• Work required
Only the lines from the start of the data through the one containing "a rolling seat." belong in your answer; return them exactly.

• Data block
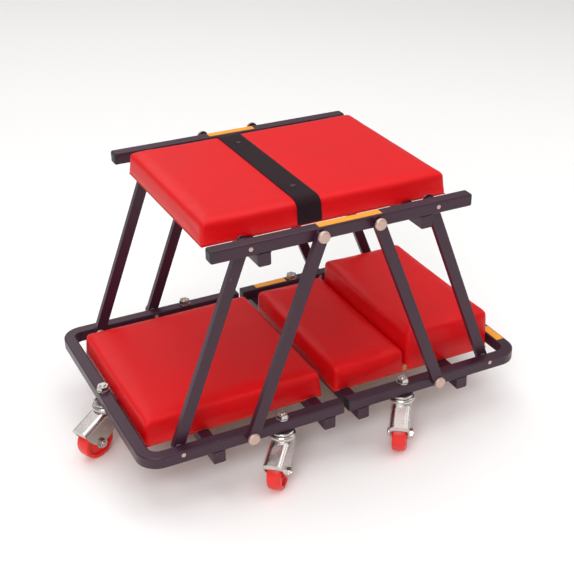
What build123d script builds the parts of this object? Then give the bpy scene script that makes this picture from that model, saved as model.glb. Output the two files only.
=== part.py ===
"""A folding mechanic's creeper that stands up as a rolling seat.

Two base halves roll on three swivel casters each. Eight legs join them to a seat frame, and
every pair of legs is a parallelogram: the seat stands up when the halves meet, and drops
between them, level with their pads, when they roll apart.
X runs along the creeper, Y across it, +Z up, with the origin on the floor under its middle.
"""
import os
from math import cos, radians, sin

from build123d import *

os.makedirs("parts", exist_ok=True)

# Square steel tube of the frame
tube = 19.0
tube_wall = 1.6
tube_corner = 2.5
end_cap_wall = 2.0

# Base halves
base_half_width = 204.0
base_half_length = 314.0
halves_gap = 14.0
bend_radius = 24.0
outer_cross_x = 208.0
inner_cross_x = 29.0

# Legs and their pivots
stand_angle = 69.0
leg_length = 317.0
leg_width = 17.0
leg_thickness = 9.5
leg_wall = 1.5
link_spacing = 103.0
inner_foot_x = 158.0
base_pivot_drop = 6.0
seat_pivot_drop = 9.0
pivot_shank = 6.4
pivot_clearance = 0.05
collar_diameter = 12.0
collar_height = 1.0
leg_side_gap = 0.2
cap_head_diameter = 18.5
cap_head_height = 4.6
low_head_diameter = 15.0
low_head_height = 3.2
head_round = 0.7  # share of a bolt head's height that its rim is rounded by

# Seat frame
seat_rail_length = 400.0
seat_cross_gap = 19.4
cap_dome = 5.5
plug_dome = 3.0
dome_round = 0.62  # share of a dome's height that its rim is rounded by
plug_depth = 14.0
plug_wall = 2.0

# Boards and pads
board_thickness = 9.0
skirt = 2.5
pad_corner = 9.0
pad_edge = 7.2
base_pad_gap = 18.0
base_pad_length = 289.0
base_pad_half_width = 145.0
base_pad_rise = 23.0
headrest_length = 159.0
headrest_rise = 29.0
seat_pad_length = 394.0
seat_pad_half_width = 149.0
seat_pad_rise = 17.5

# Lifting strap and blank labels
strap_width = 38.0
strap_thickness = 2.0
strap_x = -32.0
strap_sink = 1.0
strap_rivet_y = 96.0
strap_rivet_diameter = 9.0
strap_rivet_height = 1.6
label_thickness = 0.4
label_width = 13.0
seat_label_near_x = (-44.0, 55.0)
seat_label_far_x = (-43.0, 37.0)
right_label_x = (31.0, 90.0)
end_label_y = (-160.0, -115.0)

# Screws that hold the boards
screw_diameter = 5.0
screw_head_diameter = 10.0
screw_head_height = 3.2
screw_head_round = 0.45
screw_bite = 7.0
screw_y = 100.0

# Casters
wheel_diameter = 57.0
wheel_clearance = 13.3
wheel_width = 22.0
hub_half_width = 12.5
hub_radius = 9.5
web_recess = 4.0
rim_inner_radius = 22.0
tread_shoulder = 4.0
tread_crown = 0.5
caster_trail = 26.0
axle_diameter = 8.0
axle_head_diameter = 13.0
axle_head_height = 4.0
axle_nut_across = 13.0
axle_nut_height = 4.5
axle_end = 1.5
stem_diameter = 10.0
stem_cap_diameter = 34.0
stem_cap_height = 4.0
kingpin_diameter = 9.0
crown_height = 11.4
crown_plate = 3.6
swivel_gap = 0.3
rivet_head_height = 2.5
fork_sheet = 2.0
neck_half = 17.0
hood_reach = 1.0
hood_rise = 1.0
hood_round = 8.0
lip_drop = 6.0
cheek_radius = 60.0
race_radius = 20.2
race_round = 2.2
cheek_gap = 1.0
washer_diameter = 19.0
washer_height = 1.5
nut_across = 16.0
nut_height = 7.0
nut_chamfer = 0.8
stem_end = 1.5
caster_x = 103.0
axle_boss = 9.0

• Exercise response
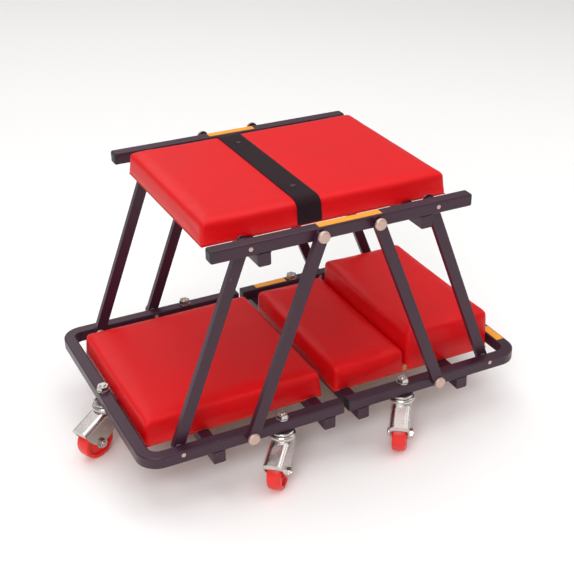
What build123d script builds the parts of this object? Then give the bpy scene script that makes this picture from that model, saved as model.glb. Output the two files only.
=== part.py ===
"""A folding mechanic's creeper that stands up as a rolling seat.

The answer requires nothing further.